2. Penerapan Seni Ukir:
- Arsitektur: Dinding, tiang, dan pintu rumah adat seperti Rumah Betang atau Lamin dihiasi dengan ukiran yang rumit, seringkali berfungsi sebagai penolak bala.
- Benda Ritual: Sapundu, patung kayu ulin yang diukir menyerupai manusia, digunakan dalam upacara kematian Tiwah Suku Dayak Ngaju sebagai tiang untuk mengikat hewan kurban.
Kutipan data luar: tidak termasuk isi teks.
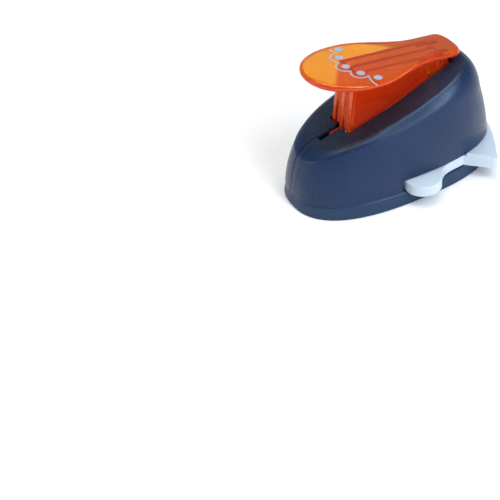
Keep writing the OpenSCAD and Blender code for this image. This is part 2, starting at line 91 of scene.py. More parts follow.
# how far the bend's corner lies below the roof: less at the nose, more behind the ease
CORNER_DROP = 1.7
CORNER_SWING = 1
CORNER_EASE = (-35, -5)

# slot in the roof for the lever, and the strip that closes the nose
SLOT_HALF = 8.65
SLOT_FRONT = -29.6
SLOT_REAR = 33.5
SLOT_CORNER = 0.9
NARROW_HALF = 1.8
NARROW_FRONT = -41
STRIP_HALF = 2.4
STRIP_SUNK = 0.06
SEAM_GAP = 0.3

# the rear of the body opens above the deck, for the guide and the paper
STEP_X = -8.5
THROAT_Z = 14.2
DECK_TOP = 6.9

# lever plate: PLATE_X and PLATE_Z are a point of its top above the hinge
PLATE_X = 34.7
PLATE_Z = 65.4
PLATE_T = 4.3
PLATE_TILT = math.radians(6.95)
PADDLE_HALF = 21
NECK_HALF = 10.9

# places along the plate from that point: its tip, its widest place, the start of its rear corners
# and its rear; NARROWING is the length over which it gets narrower behind its widest place
TIP = -82.8
BULGE = -53.2
CORNERS = -3
REAR = 3.8
NARROWING = 39.5

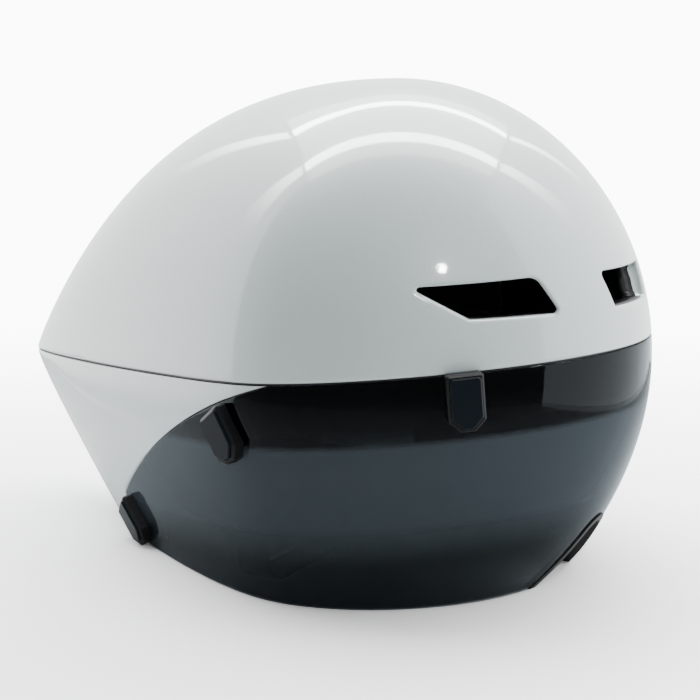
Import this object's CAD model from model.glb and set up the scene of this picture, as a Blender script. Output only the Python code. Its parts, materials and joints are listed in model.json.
import json
import math

import bmesh
import bpy
import numpy as np
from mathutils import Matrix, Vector


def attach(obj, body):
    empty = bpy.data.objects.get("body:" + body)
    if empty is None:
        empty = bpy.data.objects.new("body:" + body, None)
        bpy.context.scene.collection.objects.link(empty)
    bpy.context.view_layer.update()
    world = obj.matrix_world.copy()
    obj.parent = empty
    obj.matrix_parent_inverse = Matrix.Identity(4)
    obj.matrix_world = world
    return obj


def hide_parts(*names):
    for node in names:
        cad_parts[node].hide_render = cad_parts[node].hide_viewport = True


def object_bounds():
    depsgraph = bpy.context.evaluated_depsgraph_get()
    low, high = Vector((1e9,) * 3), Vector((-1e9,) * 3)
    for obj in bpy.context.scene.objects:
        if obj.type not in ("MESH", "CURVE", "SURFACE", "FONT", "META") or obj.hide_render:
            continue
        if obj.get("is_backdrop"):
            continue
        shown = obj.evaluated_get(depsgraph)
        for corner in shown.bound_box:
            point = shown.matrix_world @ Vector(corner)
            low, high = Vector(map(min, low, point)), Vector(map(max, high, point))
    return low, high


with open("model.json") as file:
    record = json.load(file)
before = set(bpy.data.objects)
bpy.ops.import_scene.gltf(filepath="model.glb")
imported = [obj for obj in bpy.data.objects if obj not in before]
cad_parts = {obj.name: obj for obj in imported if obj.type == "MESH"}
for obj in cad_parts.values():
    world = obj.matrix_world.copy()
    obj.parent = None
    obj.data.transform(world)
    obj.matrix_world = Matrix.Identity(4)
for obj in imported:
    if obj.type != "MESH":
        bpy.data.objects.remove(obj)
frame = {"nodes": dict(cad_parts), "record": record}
first_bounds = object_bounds()

# Lengths are in millimetres, before the shift along Y to the shared frame, unless a comment says otherwise
MM = 0.001
FRAME_SHIFT = -49.0
# Keeps divisions clear of zero
TINY = 1e-9
# Points no further apart than this are one point
SAME_PLACE = 1e-6

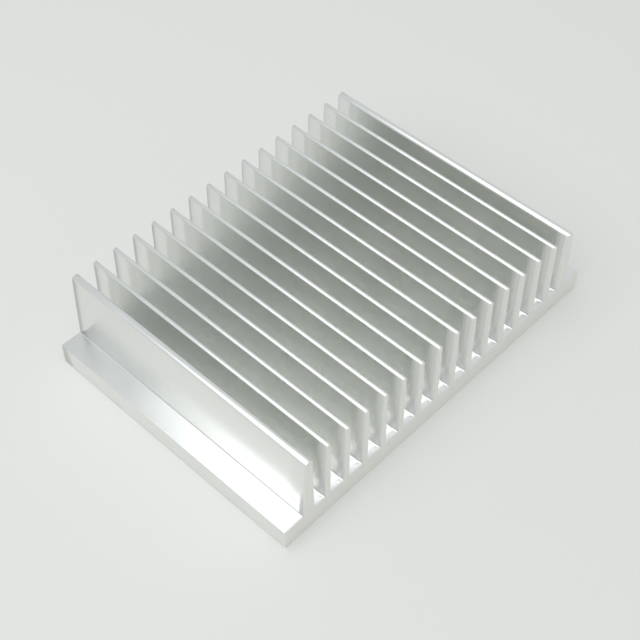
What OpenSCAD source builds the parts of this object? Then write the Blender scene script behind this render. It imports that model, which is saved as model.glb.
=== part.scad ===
// Extruded heat sink: a flat base plate with a row of straight upright fins.
// One bar of aluminium, cut to length. The two outer fins are stouter than the rest.
//
// The mounting face is the plane Z = 0. X runs across the fins and Y along the bar,
// and the origin is the middle of the mounting face.

/* [Cut piece] */
// Length of the piece cut from the bar, along the fins
cut_length = 150; // [20:1:600]
// Height from the mounting face to the fin tips
overall_height = 50; // [30:0.5:120]

/* [Base plate] */
// Thickness of the plate under the fins
base_thickness = 12; // [4:0.5:20]
// Distance from each side edge to the centre of its outer fin
edge_margin = 15; // [8:0.5:40]
// Radius along the four long edges of the plate
edge_radius = 0.4; // [0.1:0.1:1.5]

/* [Fins] */
// Number of fins, the two outer ones included
fin_count = 16; // [3:1:32]
// Distance between the centres of neighbouring fins
fin_pitch = 12; // [9:0.5:30]
// Thickness of an inner fin at its tip
inner_tip = 2.3; // [1.2:0.1:3]
// Thickness of an inner fin where it meets the plate
inner_root = 3.3; // [2.2:0.1:5]
// Thickness of an outer fin at its tip
outer_tip = 4; // [2:0.1:6]
// Thickness of an outer fin where it meets the plate
outer_root = 7; // [4:0.1:9]
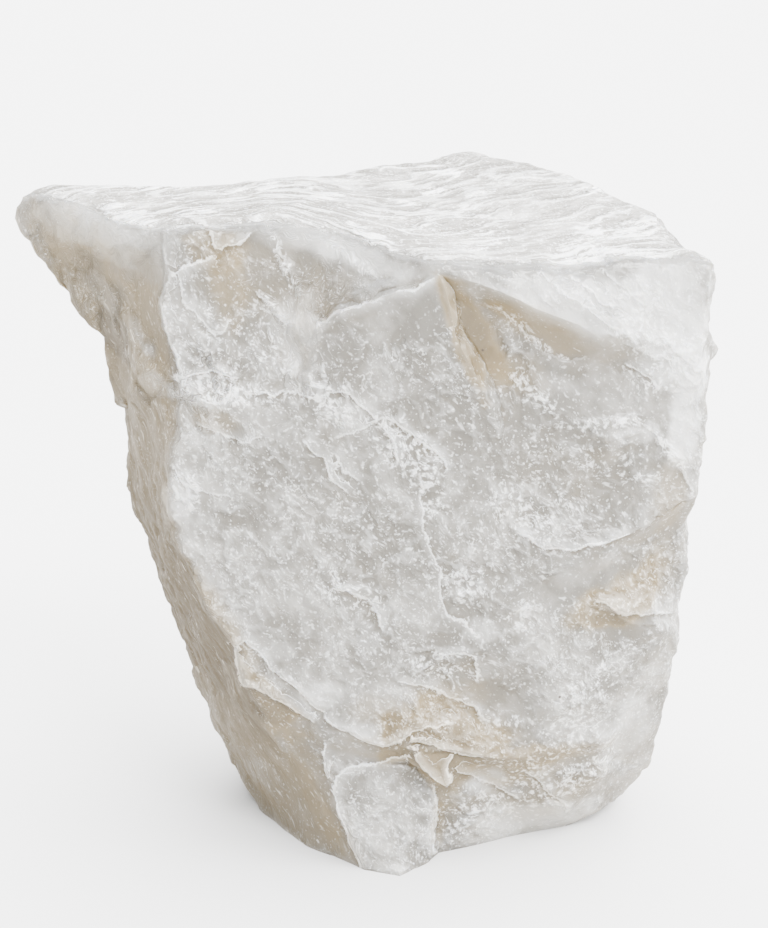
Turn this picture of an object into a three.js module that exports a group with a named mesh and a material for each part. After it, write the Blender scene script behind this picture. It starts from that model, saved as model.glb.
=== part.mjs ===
// A hand-size lump of massive milky quartz, broken on every side and standing on a flat fracture.
// Millimetres, +Z up, the broken front facing -Y.
import * as THREE from 'three';
import { SimplexNoise } from 'three/addons/math/SimplexNoise.js';

// ---- Driving dimensions -------------------------------------------------------------------------
const edgeLength = 3.05;       // usual length of a triangle's side on the fractures
const ridgeWobble = 0.45;      // how far the broken ridges wander from straight
const wobbleLength = 11;       // length of one such wander
const grainHeight = 0.22;      // shallow unevenness of the fractures
const grainLength = 4.5;
const footFade = 5;            // height over which both die out above the resting face
const relaxRounds = 12;

// Corners of the stone: [across, height, depth behind the foremost point].
const corners = {
  // top rim, front side, left to right
  hornTip: [-55.5, 99, 33],
  hornRim: [-42, 99, 24],
  rimNotch: [-37.5, 97, 17.5],
  rimLeft: [-33, 99, 14],
  rimFlake: [-25.5, 99, 14],
  rimChip: [-19.5, 99.5, 14],
  rimScar: [-7, 99.5, 11],
  rimDip: [-0.5, 98, 5],
  rimMiddle: [8, 97, 0.5],
  rimRight: [25, 96, 6],
  rimShoulder: [39, 96, 7.5],
  topRight: [47, 96.5, 8],
  // top, from the right-hand end back to the horn, and the fold across it
  backStep: [42.5, 96.5, 14],
  backNotch: [41.5, 98.5, 22.5],
  backRight: [36, 98.5, 33],
  backCorner: [27.5, 98.5, 50],
  backPeak: [13, 98.5, 61],
  backSlope: [2.5, 99, 51],
  backBend: [-11.5, 99, 42.5],
  backHorn: [-28, 99.5, 36.5],
  hornBack: [-52.5, 99.5, 37.5],
  foldFront: [-12.5, 100, 22],
  foldBack: [-5, 99.5, 33.5],
  // left outline, from the horn down
  hornNose: [-56.5, 94.5, 34],
  hornKnee: [-54.5, 91, 32],
  hornElbow: [-50, 86.5, 30],
  hornJaw: [-47, 81, 28],
  hornChin: [-43, 77.5, 27],
  hornHeel: [-41.5, 67.5, 26],
  flankTop: [-39.5, 66, 27],
  flankMid: [-40, 50.5, 31],
  flankBend: [-36, 35.5, 34],
  flankKnee: [-32, 22, 37],
  flankLow: [-28, 8, 34.5],
  flankFoot: [-20, 0, 22],
  // under the horn and on the left-hand face
  hornBrow: [-46.5, 91, 26.5],
  neckBrow: [-39, 91.5, 20],
  neckFold: [-38, 81, 19.5],
  cheekTop: [-36.5, 76.5, 15],
  cheekFoot: [-37.5, 70.5, 18],
  strakeMid: [-15, 14, 9],
  // ridge between the front and the left-hand face
  ridgeNeck: [-32, 93, 13.5],
  ridgeTop: [-33, 87.5, 12.5],
  ridgeBlock: [-30.5, 79, 10.5],
  ridgeLedge: [-30, 74, 9.5],
  ridgeWaist: [-32, 65, 8.5],
  ridgeBelly: [-32.5, 56.5, 7.5],
  ridgeHip: [-31.5, 51.5, 7],
  ridgeThigh: [-26.5, 42.5, 6],
  flakeTop: [-22, 35, 5],
  flakeFoot: [-21, 29.5, 4.5],
  flakeHeel: [-14, 27, 3],
  lipLeft: [-10.5, 25.5, 2],
  blockShoulder: [-10, 20, 3.5],
  blockKnee: [-8, 13.5, 3.5],
  blockHip: [-6.5, 7, 2.5],
  blockFoot: [-3.5, 2, 2],
  // three-sided facet that stands proud of the upper front
  apex: [8, 95.5, 0.5],
  apexLeft: [2.5, 93, 1.5],
  wingLeft: [-5, 90, 3.5],
  wingTip: [-10, 86.5, 5.5],
  bevelInner: [2.5, 93.5, 3],
  bevelOuter: [-5, 90.5, 5],
  wallTop: [9, 91.5, 0.5],
  wallUpper: [10, 87.5, 0.5],
  wallMiddle: [12.5, 81.5, 1],
  wallLower: [15.5, 74.5, 1.5],
  wallFoot: [18, 66.5, 3],
  crestLeft: [0, 73, 2],
  crestRight: [8, 67.5, 1.5],
  // low ledge that runs in from the left-hand ridge
  foamTopLeft: [-22, 76.5, 8.5],
  foamTop: [-13.5, 76.5, 6.5],
  foamTopRight: [-8, 79.5, 5],
  foamFootLeft: [-24.5, 72.5, 7],
  foamFoot: [-15, 72.5, 4.5],
  foamFootRight: [-5.5, 74, 3],
  // hollow beside the three-sided facet, and the brow that hangs over it
  hollowTop: [10.5, 90, 4],
  hollowUpper: [12, 85.5, 5],
  hollowMiddle: [15, 80.5, 5],
  hollowLower: [17.5, 73.5, 4.5],
  browLeft: [13.5, 93, 1.5],
  browMiddle: [19.5, 91, 2],
  browBend: [25, 88.5, 2.5],
  browRight: [31, 85, 3],
  browEnd: [37.5, 82, 4.5],
  browEdge: [45.5, 76.5, 7.5],
  creaseLeft: [15.5, 88.5, 5.5],
  creaseMiddle: [19.5, 84.5, 6],
  creaseBend: [23.5, 82, 6],
  creaseRight: [30, 80.5, 5.5],
  creaseEnd: [37, 79, 5.5],
  // crest and bowl on the right, and the recess and flap below them
  crestA: [22.5, 75.5, 4.5],
  crestB: [26, 73, 4],
  crestC: [31.5, 69, 3.5],
  crestD: [37.5, 70, 4],
  crestE: [41.5, 67, 5.5],
  crestNose: [46.5, 58.5, 8],
  bowlLeft: [20, 62.5, 4],
  lipA: [20.5, 54.5, 2.5],
  lipB: [27, 52.5, 2.5],
  lipC: [32, 53, 3],
  lipD: [38.5, 55, 5.5],
  recessLeft: [34, 47.5, 5.5],
  flapLeft: [32, 44, 4.5],
  flapMiddle: [40, 41.5, 6.5],
  flapLowLeft: [30, 43, 4.5],
  flapLow: [36.5, 40, 5],
  flapLowRight: [40.5, 37, 7.5],
  underLeft: [34.5, 37, 6.5],
  underRight: [40.5, 33, 9],
  // right outline, from the top down
  sideEdge: [46.5, 88, 8],
  edgeHigh: [48, 90, 10],
  edgeDent: [47, 84.5, 10],
  edgeBump: [49, 80, 13],
  edgeBrow: [47, 75, 9],
  edgeMiddle: [47, 65, 9],
  edgeDip: [44.5, 51, 12],
  edgeKnob: [46, 46, 12],
  edgeFlap: [44.5, 37, 12],
  edgeFlapLow: [44.5, 34, 12.5],
  edgeUnder: [44, 30, 14],
  edgeLow: [43.5, 19.5, 17],
  edgeHeel: [42, 8, 22],
  edgeFoot: [38, 2.5, 22],
  // middle step, lower-left flake and the scoop above the lip
  stepUpper: [6, 60.5, 1],
  stepMiddle: [6, 51.5, 1],
  stepLower: [8.5, 44.5, 1],
  stepFoot: [13.5, 40.5, 2],
  patchEdge: [26, 42.5, 3.5],
  flakeInner: [-18.5, 35, 3.5],
  flakeRidge: [-14.5, 31.5, 2.5],
  flakeRidgeEnd: [-10, 28, 1.5],
  scoopLeft: [2.5, 31, 1.5],
  scoopTop: [9.5, 35.5, 1.5],
  scoopTopRight: [18, 35.5, 2],
  scoopRight: [24.5, 29.5, 3],
  scoopFoot: [20.5, 21.5, 4],
  scoopCreaseLeft: [8.5, 28, 3],
  scoopCrease: [14.5, 24, 4],
  // lip across the foot of the front, its wedge and the eave under it
  lipFlake: [-5, 23, 1],
  lipPoint: [0.5, 21.5, 0.5],
  lipMiddle: [4, 21.5, 0.5],
  lipWedge: [10.5, 20.5, 1.5],
  lipBend: [14.5, 19, 2],
  lipRight: [23.5, 18, 4],
  lipEnd: [33, 18, 8],
  wedgeTip: [5.5, 17.5, 1],
  wedgeFoot: [9.5, 14, 2],
  eaveLeft: [-3.5, 18, 3.5],
  eaveMiddle: [4.5, 16.5, 4],
  eaveRight: [11, 14, 5.5],
  eaveBend: [16, 13.5, 6.5],
  eaveFar: [23, 14, 7],
  eaveEnd: [33, 11.5, 11],
  crackTop: [8, 11, 5.5],
  blockCheek: [6.5, 10, 3.5],
  footRidge: [27.5, 5, 11],
  // outline of the resting face, anticlockwise from above, with two corners that clear it
  heelLeft: [-12, 0, 9],
  baseLeft: [-6.5, 0, 5],
  baseCorner: [-3, 0, 1.5],
  baseTip: [2.5, 0, -0.5],
  baseRight: [7, 0, 4],
  crackFoot: [8.5, 0, 7],
  baseMiddle: [15, 0, 10],
  baseStep: [20.5, 0, 13],
  baseRidge: [29.5, 0, 16.5],
  baseFar: [34, 2.5, 16.5],
  sideFoot: [37, 0, 31],
  backRidgeFoot: [28, 0, 46],
  spineFoot: [8, 0, 52],
  backLeftFoot: [-17, 0, 40],
  // right-hand side
  sideHigh: [45, 70, 27],
  sideMid: [46.5, 48, 26],
  sideLow: [43, 19, 33],
  dentTop: [43, 48, 45],
  dentFront: [45.5, 33, 36],
  dentFoot: [41, 21, 43],
  // back, with the ledge and the dish in it
  backRidgeHigh: [33, 74, 56],
  backRidgeMid: [37, 44, 54],
  backRidgeLow: [33, 13, 52],
  backRib: [25, 53, 63],
  spineHigh: [9, 81, 65],
  spineMid: [15, 63, 68],
  spineKink: [10, 41, 67.5],
  spineLow: [13.5, 21, 62],
  ribHigh: [-15, 82, 47],
  ledgeInner: [0, 60, 62],
  ledgeOuter: [-16, 63, 53],
  shelfInner: [0, 56.5, 65],
  shelfOuter: [-17, 59, 56.5],
  dishTop: [0, 41, 64.5],
  dishLeft: [-10, 30, 60],
  dishFoot: [0, 18, 60.5],
  hornRoot: [-38, 82, 42],
  backLeftMid: [-35.5, 59, 45],
  backLeftLow: [-29.5, 25, 47.5],
};

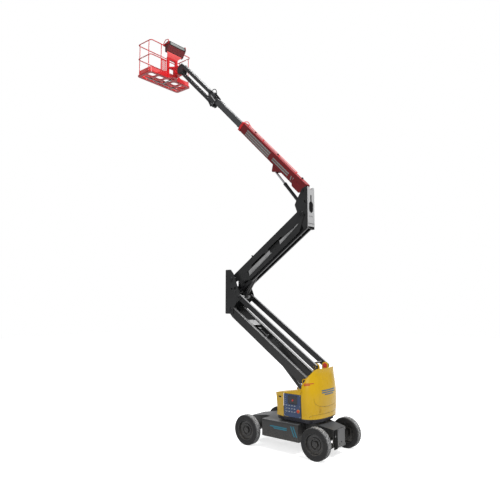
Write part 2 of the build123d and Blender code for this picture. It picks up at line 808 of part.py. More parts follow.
# =====================================================================================
# Upper stage
# =====================================================================================
upper_cylinder_along = 1250
upper_cylinder_up = -120
upper_back = 180 - upper_angle
with BuildPart() as upper_arm:
    for side in (1, -1):
        with BuildSketch(arm_plane(upper_pivot, upper_back, side * upper_plate_inside)) as face:
            with BuildLine():
                Polyline(
                    (0, upper_above), (upper_length, upper_above), (upper_length + 90, 20),
                    (upper_length + 40, -110), (upper_length - 330, -upper_below),
                    (500, -upper_below), (90, -110), (-90, -90), (-120, 40), close=True)
            make_face()
            fillet(face.vertices(), 40)
            # long windows either side of a solid bridge
            for window in (1090, 1855):
                with Locations((window, -120)):
                    SlotOverall(640, 125, mode=Mode.SUBTRACT)
        extrude(amount=upper_plate, dir=(0, side, 0))
        # folded rims along the upper and lower edges
        for up in (upper_above - 6, -upper_below + 6):
            with BuildSketch(arm_plane(upper_pivot, upper_back, side * (upper_plate_inside - 40))):
                with Locations(((upper_length + 60) / 2, up)):
                    Rectangle(upper_length - 1050, 12)
            extrude(amount=42, dir=(0, side, 0))
        # cheeks and gusset for the lift cylinder's rod eye
        with BuildSketch(arm_plane(upper_pivot, upper_back, side * cheek_inside)):
            with Locations((upper_cylinder_along, upper_cylinder_up)):
                Circle(72)
            with Locations((upper_cylinder_along + 110, upper_cylinder_up + 20)):
                Rectangle(220, 104)
        extrude(amount=cheek_plate, dir=(0, side, 0))
        with BuildSketch(arm_plane(upper_pivot, upper_back, side * (cheek_inside + cheek_plate))):
            with Locations((upper_cylinder_along + 200, upper_cylinder_up + 20)):
                Rectangle(24, 104)
        extrude(amount=upper_plate_inside - cheek_inside - cheek_plate, dir=(0, side, 0))
    for along in (650, 2300):
        with BuildSketch(arm_plane(upper_pivot, upper_back, -upper_plate_inside)):
            with Locations((along, -118)):
                RectangleRounded(140, 44, 12)
        extrude(amount=2 * upper_plate_inside, dir=(0, 1, 0))
    # pivot bosses fill the gap to the mid riser plates
    add(mirrored_pins(upper_pivot, 88, upper_plate_inside, riser_plate_inside - seat_gap))
    add(mirrored_pins(head_pivot, 80, upper_plate_inside, upper_plate_inside + upper_plate + 12))
    add(pin_at(upper_pivot, pin_radius + 6 + pin_play, -400, 400), mode=Mode.SUBTRACT)
    add(pin_at(head_pivot, pin_radius + pin_play, -400, 400), mode=Mode.SUBTRACT)
    rod_point = on_arm(upper_pivot, upper_back, upper_cylinder_along, upper_cylinder_up)
    add(mirrored_pins(rod_point, 30, eye_half_width + eye_gap, cheek_inside + cheek_plate + 10))
save("upper_arm", upper_arm.part)

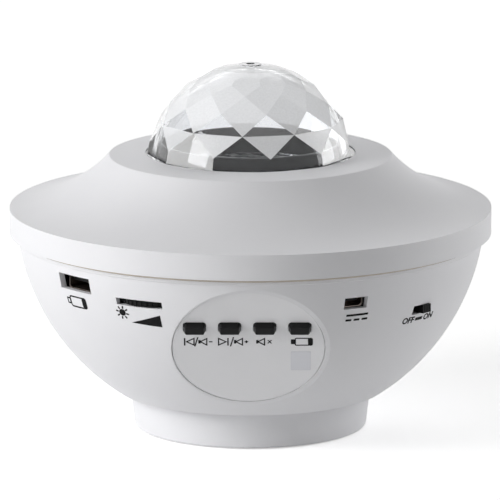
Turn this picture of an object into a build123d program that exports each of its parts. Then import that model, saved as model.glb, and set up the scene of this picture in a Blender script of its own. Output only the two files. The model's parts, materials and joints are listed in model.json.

- Senjata dan Perisai: Mandau (senjata khas Dayak) memiliki gagang yang terbuat dari tanduk atau kayu dengan ukiran detail. Kelembit (perisai) juga dihiasi dengan ukiran wajah manusia atau makhluk mitologis yang dipercaya memberi kekuatan dan menakuti musuh.
- Peralatan Sehari-hari: Alat musik seperti sape (alat petik), peti penyimpan barang berharga, dan bahkan lesung penumbuk padi seringkali diberi sentuhan ukiran.
3. Motif Populer dan Artinya:
- Motif Burung Enggang dan Naga (Jata): Ini adalah motif sentral dalam kosmologi Dayak. Enggang melambangkan Dunia Atas (dunia para dewa, langit), sementara Naga melambangkan Dunia Bawah (dunia air, tanah, kesuburan). Kombinasi keduanya melambangkan keseimbangan alam semesta yang harmonis.
- Motif Aso’ (Anjing): Mirip dengan tato, motif Aso’ dalam ukiran melambangkan perlindungan. Seringkali digambarkan dengan gaya yang sangat dinamis dan abstrak pada perisai atau dinding rumah.
- Motif Pohon Kehidupan (Batang Garing): Motif ini melambangkan pohon kosmis yang menghubungkan Dunia Bawah, Dunia Tengah (manusia), dan Dunia Atas. Ini adalah simbol kesuburan, kemakmuran, dan kesinambungan hidup.
- Motif Manusia (Kamang): Menggambarkan roh leluhur atau dewa. Ukiran ini seringkali memiliki fungsi spiritual yang kuat sebagai medium untuk berkomunikasi dengan para leluhur.
- Motif Tumbuhan (Pakis, Pucuk Rebung, Bunga Terong): Melambangkan kesuburan, pertumbuhan, dan keabadian. Motif Pakis yang meliuk-liuk dan Pucuk Rebung yang terus tumbuh ke atas mengajarkan filosofi kehidupan yang harus terus maju dan lurus.
Secara keseluruhan, baik seni tato maupun ukiran di Kalimantan adalah bahasa visual yang kaya. Keduanya bukan sekadar seni untuk keindahan mata, melainkan wujud nyata dari kearifan lokal, spiritualitas, dan catatan sejarah yang diwariskan dari generasi ke generasi.